### Exercise brief
Output exactly the lines that run from the line containing "cad_parts[member].parent = rigid_bodies[body]" through the line containing "for node in", with both ends included.
- - - - -
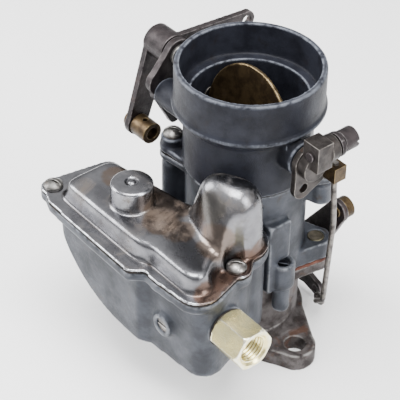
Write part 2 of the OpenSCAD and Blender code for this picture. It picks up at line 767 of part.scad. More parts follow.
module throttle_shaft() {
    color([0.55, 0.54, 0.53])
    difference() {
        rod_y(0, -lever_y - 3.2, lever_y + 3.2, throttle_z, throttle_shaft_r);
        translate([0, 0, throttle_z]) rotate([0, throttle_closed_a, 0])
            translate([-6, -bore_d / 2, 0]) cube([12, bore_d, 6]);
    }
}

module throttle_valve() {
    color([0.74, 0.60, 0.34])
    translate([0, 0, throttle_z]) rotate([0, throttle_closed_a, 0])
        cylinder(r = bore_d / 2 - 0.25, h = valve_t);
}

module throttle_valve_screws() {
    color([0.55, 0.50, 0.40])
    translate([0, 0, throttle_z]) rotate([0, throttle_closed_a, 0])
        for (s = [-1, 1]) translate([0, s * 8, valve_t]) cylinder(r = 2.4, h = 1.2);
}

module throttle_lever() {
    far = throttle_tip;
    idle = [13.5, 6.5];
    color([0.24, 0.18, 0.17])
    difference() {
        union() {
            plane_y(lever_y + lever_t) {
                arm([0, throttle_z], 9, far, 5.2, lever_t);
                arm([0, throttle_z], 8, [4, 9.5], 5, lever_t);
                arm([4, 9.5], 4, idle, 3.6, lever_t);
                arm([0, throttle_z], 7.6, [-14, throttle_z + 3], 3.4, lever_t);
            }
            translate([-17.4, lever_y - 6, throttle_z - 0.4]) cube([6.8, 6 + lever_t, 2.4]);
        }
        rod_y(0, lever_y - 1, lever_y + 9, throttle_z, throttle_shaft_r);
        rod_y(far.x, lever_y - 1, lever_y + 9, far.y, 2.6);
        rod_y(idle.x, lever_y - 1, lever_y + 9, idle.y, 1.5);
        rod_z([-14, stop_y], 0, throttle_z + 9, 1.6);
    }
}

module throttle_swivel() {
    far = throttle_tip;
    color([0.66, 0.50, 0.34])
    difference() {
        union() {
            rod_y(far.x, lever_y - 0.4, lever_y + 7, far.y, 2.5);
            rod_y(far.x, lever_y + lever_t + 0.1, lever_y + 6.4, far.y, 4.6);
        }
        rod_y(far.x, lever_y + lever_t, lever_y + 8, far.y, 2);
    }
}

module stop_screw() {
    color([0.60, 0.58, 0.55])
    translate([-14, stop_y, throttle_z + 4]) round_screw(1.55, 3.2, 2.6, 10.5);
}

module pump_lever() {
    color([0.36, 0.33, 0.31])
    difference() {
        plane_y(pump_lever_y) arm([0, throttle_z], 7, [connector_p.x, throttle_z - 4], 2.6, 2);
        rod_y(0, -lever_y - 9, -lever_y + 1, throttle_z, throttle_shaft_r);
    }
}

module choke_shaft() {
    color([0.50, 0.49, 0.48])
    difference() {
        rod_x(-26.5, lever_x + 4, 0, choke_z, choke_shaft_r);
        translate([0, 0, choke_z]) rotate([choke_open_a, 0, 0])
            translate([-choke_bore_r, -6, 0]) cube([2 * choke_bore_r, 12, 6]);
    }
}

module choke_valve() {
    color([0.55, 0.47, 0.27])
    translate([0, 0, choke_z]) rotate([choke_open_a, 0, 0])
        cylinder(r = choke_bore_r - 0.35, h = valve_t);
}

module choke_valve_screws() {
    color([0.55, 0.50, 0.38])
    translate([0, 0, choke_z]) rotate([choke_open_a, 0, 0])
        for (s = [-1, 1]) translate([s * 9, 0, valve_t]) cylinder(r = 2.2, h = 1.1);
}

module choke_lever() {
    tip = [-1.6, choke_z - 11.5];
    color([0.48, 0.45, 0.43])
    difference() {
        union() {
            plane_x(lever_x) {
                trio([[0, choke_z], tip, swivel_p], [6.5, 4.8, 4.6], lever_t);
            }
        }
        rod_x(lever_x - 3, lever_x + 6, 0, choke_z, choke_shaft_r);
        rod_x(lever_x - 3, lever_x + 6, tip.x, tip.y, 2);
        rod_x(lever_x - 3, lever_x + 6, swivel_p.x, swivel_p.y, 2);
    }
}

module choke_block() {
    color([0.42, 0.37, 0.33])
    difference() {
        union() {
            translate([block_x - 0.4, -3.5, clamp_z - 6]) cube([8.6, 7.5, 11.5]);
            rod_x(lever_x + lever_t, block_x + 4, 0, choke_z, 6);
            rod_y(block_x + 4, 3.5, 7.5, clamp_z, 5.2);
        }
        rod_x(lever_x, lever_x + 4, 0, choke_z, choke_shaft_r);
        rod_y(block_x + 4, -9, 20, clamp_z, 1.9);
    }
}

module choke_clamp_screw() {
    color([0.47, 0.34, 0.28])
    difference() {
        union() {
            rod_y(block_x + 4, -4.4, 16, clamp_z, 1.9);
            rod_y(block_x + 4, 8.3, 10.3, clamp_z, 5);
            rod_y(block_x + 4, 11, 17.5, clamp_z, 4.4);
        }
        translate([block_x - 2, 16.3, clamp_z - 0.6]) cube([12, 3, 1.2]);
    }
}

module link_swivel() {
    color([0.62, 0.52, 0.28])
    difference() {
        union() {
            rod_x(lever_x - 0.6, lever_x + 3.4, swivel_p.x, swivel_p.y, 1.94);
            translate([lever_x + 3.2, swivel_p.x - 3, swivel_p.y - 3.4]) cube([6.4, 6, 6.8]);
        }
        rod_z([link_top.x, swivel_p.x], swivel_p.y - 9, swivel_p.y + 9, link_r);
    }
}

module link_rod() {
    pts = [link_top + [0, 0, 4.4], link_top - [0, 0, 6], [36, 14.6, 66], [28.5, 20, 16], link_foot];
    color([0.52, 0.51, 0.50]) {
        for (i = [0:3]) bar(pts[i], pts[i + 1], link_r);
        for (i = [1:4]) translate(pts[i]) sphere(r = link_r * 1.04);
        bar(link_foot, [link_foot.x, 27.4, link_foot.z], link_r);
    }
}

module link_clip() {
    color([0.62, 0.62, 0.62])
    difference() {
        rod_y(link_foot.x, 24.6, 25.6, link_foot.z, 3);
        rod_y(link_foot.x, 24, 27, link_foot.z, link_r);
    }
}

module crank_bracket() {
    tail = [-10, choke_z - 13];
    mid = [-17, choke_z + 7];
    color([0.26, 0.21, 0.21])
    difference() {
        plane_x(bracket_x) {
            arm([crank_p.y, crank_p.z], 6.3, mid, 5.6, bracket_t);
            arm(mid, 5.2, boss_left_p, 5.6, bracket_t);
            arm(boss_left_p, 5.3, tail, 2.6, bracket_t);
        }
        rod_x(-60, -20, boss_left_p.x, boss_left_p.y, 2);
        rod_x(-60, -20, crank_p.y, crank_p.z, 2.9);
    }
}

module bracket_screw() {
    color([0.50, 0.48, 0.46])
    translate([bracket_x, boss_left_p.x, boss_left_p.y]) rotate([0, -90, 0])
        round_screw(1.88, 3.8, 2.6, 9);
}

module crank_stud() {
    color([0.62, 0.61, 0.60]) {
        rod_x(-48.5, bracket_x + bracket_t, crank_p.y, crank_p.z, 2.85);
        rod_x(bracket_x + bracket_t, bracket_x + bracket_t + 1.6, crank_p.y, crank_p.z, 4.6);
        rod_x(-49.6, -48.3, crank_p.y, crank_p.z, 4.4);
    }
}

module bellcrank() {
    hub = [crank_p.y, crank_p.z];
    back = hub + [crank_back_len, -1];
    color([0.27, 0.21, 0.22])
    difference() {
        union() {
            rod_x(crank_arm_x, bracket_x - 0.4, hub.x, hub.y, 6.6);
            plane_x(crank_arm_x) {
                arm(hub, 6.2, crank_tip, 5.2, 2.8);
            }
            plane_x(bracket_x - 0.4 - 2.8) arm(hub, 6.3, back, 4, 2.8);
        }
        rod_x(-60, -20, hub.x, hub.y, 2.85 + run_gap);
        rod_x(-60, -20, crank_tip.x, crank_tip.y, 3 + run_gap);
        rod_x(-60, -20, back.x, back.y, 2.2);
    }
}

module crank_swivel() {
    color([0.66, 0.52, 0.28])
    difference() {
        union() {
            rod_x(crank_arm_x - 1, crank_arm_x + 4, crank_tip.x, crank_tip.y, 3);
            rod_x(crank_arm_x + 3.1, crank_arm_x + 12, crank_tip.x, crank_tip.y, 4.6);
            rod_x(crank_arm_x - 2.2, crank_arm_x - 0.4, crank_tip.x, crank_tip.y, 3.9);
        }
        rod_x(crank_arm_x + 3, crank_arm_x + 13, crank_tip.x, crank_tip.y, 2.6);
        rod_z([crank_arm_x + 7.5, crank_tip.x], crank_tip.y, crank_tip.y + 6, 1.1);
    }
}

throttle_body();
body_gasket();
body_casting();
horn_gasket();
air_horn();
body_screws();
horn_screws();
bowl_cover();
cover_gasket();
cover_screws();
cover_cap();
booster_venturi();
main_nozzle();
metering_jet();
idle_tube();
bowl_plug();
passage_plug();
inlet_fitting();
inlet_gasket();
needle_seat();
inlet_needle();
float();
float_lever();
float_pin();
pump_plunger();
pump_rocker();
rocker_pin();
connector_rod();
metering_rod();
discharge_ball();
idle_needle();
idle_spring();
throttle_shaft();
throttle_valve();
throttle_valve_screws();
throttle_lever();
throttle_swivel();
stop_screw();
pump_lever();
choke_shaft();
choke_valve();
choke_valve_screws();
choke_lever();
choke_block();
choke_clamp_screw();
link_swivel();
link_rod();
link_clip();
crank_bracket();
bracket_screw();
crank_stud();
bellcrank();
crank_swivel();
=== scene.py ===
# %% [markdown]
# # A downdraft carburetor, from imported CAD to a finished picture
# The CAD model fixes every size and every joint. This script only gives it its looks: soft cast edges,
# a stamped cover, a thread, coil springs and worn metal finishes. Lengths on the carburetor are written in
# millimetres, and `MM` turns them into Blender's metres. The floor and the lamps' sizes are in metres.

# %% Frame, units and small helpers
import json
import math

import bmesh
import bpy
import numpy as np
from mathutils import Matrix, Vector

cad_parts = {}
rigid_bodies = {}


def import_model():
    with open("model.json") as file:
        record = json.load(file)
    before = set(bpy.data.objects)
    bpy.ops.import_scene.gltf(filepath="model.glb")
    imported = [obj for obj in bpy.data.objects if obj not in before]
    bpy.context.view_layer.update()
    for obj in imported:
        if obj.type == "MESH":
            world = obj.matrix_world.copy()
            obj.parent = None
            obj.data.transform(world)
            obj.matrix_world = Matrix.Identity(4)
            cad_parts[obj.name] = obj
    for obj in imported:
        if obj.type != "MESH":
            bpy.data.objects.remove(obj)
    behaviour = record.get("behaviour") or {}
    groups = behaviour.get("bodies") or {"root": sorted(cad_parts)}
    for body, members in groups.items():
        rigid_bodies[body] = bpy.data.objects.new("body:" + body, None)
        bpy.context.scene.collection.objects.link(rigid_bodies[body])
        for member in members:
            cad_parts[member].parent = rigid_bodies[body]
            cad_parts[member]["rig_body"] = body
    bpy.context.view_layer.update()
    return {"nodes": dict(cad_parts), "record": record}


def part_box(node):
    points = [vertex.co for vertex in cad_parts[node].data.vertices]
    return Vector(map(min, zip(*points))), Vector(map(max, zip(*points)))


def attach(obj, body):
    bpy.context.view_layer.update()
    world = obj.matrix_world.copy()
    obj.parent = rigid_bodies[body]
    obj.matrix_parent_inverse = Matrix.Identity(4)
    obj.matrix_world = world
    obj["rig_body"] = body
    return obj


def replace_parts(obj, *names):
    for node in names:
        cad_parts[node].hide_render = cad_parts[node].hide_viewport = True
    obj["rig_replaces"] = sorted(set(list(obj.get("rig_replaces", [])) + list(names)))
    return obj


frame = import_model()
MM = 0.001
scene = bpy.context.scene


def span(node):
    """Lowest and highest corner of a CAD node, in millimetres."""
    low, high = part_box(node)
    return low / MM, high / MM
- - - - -
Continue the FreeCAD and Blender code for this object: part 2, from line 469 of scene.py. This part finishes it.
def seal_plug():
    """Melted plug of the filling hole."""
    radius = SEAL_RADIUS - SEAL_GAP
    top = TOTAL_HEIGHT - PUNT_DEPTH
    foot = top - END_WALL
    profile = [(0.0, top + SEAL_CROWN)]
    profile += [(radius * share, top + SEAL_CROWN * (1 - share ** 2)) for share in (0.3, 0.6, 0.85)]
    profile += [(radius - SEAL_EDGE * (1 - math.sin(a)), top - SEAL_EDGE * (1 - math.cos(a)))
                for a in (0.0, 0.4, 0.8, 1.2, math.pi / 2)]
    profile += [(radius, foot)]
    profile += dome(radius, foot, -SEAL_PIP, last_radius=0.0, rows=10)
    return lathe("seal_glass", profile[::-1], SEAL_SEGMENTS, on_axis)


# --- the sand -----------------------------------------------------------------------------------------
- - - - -
### Result for this task
            cad_parts[member].parent = rigid_bodies[body]
            cad_parts[member]["rig_body"] = body
    bpy.context.view_layer.update()
    return {"nodes": dict(cad_parts), "record": record}


def part_box(node):
    points = [vertex.co for vertex in cad_parts[node].data.vertices]
    return Vector(map(min, zip(*points))), Vector(map(max, zip(*points)))


def attach(obj, body):
    bpy.context.view_layer.update()
    world = obj.matrix_world.copy()
    obj.parent = rigid_bodies[body]
    obj.matrix_parent_inverse = Matrix.Identity(4)
    obj.matrix_world = world
    obj["rig_body"] = body
    return obj


def replace_parts(obj, *names):
    for node in names:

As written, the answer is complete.